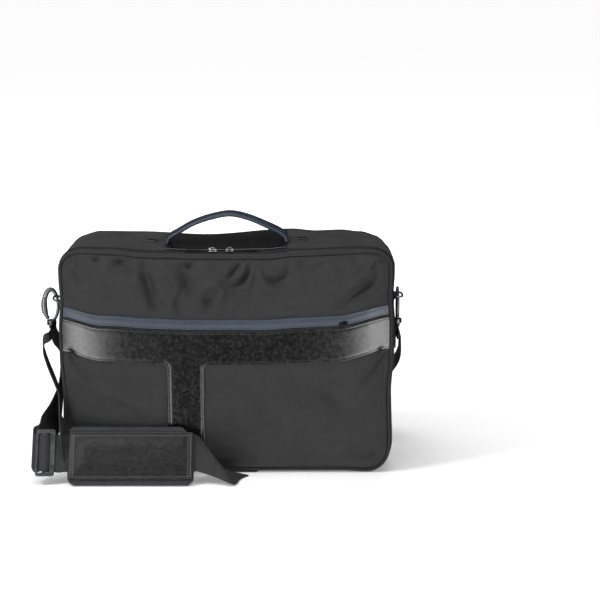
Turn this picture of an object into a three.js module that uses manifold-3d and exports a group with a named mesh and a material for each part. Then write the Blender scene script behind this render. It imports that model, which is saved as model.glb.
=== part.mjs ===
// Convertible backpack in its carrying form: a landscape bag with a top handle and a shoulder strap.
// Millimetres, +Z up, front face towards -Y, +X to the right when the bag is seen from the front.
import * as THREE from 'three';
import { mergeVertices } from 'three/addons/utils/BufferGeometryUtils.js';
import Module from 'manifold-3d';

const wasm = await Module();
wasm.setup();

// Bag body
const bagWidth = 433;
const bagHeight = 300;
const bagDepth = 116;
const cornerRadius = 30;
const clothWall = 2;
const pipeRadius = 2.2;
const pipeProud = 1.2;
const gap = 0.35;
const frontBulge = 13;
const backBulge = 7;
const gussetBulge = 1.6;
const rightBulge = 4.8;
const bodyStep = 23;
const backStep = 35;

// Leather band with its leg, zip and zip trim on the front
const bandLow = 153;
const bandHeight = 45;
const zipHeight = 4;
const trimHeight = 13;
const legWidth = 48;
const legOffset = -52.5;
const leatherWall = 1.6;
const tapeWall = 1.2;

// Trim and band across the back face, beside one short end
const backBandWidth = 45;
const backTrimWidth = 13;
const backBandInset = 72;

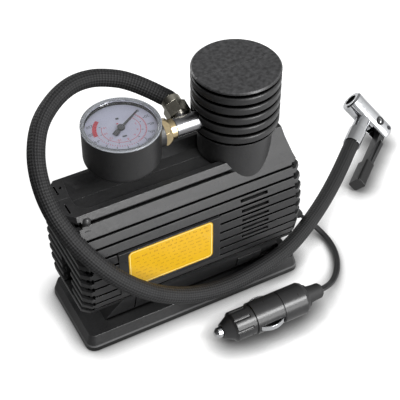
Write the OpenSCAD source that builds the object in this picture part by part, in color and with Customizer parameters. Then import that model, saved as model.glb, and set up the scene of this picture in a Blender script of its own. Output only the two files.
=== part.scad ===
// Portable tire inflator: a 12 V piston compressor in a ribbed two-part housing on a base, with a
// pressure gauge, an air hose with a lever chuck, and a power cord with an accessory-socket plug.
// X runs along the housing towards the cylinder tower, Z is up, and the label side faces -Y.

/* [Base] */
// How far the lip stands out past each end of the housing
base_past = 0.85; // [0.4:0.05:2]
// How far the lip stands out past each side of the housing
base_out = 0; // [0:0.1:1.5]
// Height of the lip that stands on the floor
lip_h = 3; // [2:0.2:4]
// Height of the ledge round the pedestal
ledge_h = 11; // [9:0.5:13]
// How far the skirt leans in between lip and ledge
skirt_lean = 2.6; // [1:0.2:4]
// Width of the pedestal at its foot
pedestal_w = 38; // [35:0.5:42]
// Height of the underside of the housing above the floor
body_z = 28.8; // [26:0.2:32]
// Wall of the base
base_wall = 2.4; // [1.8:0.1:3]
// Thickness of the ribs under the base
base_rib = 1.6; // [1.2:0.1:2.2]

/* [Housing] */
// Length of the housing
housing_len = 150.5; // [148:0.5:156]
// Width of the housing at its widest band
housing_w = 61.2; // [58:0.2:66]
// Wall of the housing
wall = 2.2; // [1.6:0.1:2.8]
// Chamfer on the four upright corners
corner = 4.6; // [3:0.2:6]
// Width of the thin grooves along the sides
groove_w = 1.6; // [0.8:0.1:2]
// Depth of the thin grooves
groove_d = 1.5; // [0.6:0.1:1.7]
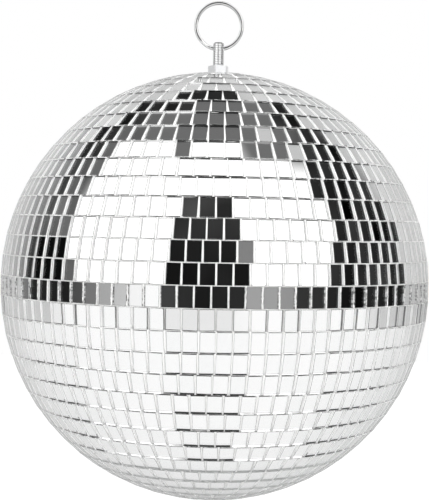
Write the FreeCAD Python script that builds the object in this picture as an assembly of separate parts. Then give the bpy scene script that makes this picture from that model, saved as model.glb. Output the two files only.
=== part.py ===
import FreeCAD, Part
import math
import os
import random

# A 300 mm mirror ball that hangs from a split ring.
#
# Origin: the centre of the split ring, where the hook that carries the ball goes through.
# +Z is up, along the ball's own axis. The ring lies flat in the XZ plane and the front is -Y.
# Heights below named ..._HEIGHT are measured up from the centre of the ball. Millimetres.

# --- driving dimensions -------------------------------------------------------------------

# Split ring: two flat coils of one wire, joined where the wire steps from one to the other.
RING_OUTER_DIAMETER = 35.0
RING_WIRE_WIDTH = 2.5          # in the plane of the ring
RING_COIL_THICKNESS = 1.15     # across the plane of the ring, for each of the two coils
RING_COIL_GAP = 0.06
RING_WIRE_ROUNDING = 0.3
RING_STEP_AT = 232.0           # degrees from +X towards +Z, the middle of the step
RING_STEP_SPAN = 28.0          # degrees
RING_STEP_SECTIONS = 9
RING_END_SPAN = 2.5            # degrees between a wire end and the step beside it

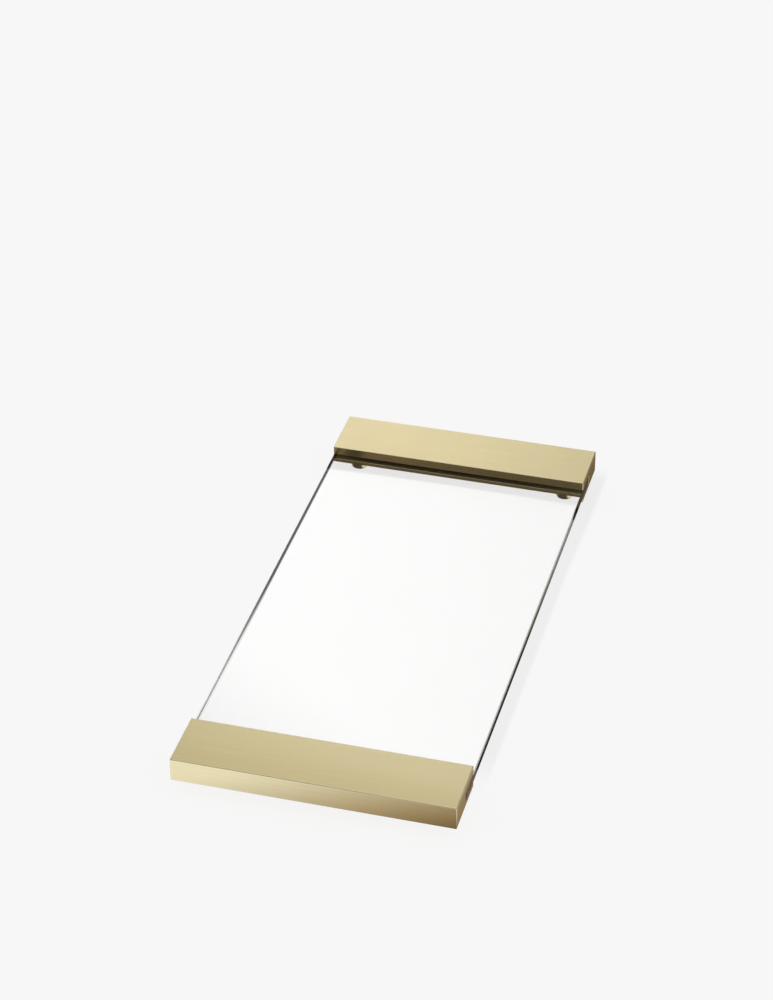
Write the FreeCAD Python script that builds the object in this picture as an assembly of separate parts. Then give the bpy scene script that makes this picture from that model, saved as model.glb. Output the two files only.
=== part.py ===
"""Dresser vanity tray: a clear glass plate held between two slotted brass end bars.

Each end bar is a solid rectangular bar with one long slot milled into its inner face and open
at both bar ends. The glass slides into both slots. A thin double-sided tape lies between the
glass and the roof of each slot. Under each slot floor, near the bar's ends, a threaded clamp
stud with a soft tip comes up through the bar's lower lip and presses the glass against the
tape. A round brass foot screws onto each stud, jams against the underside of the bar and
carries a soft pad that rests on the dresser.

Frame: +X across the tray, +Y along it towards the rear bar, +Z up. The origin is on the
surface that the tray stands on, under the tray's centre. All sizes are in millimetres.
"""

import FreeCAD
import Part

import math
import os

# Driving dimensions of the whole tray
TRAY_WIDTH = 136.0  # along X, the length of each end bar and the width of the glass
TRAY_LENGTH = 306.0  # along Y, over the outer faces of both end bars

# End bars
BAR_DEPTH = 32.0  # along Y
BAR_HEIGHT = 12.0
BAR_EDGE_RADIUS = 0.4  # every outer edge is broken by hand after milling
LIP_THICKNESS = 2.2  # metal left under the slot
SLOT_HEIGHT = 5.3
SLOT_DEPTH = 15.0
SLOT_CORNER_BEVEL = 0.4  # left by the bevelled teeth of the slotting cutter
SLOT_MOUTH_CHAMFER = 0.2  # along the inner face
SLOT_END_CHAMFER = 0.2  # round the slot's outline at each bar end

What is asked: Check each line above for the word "model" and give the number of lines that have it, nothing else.

Full output: 4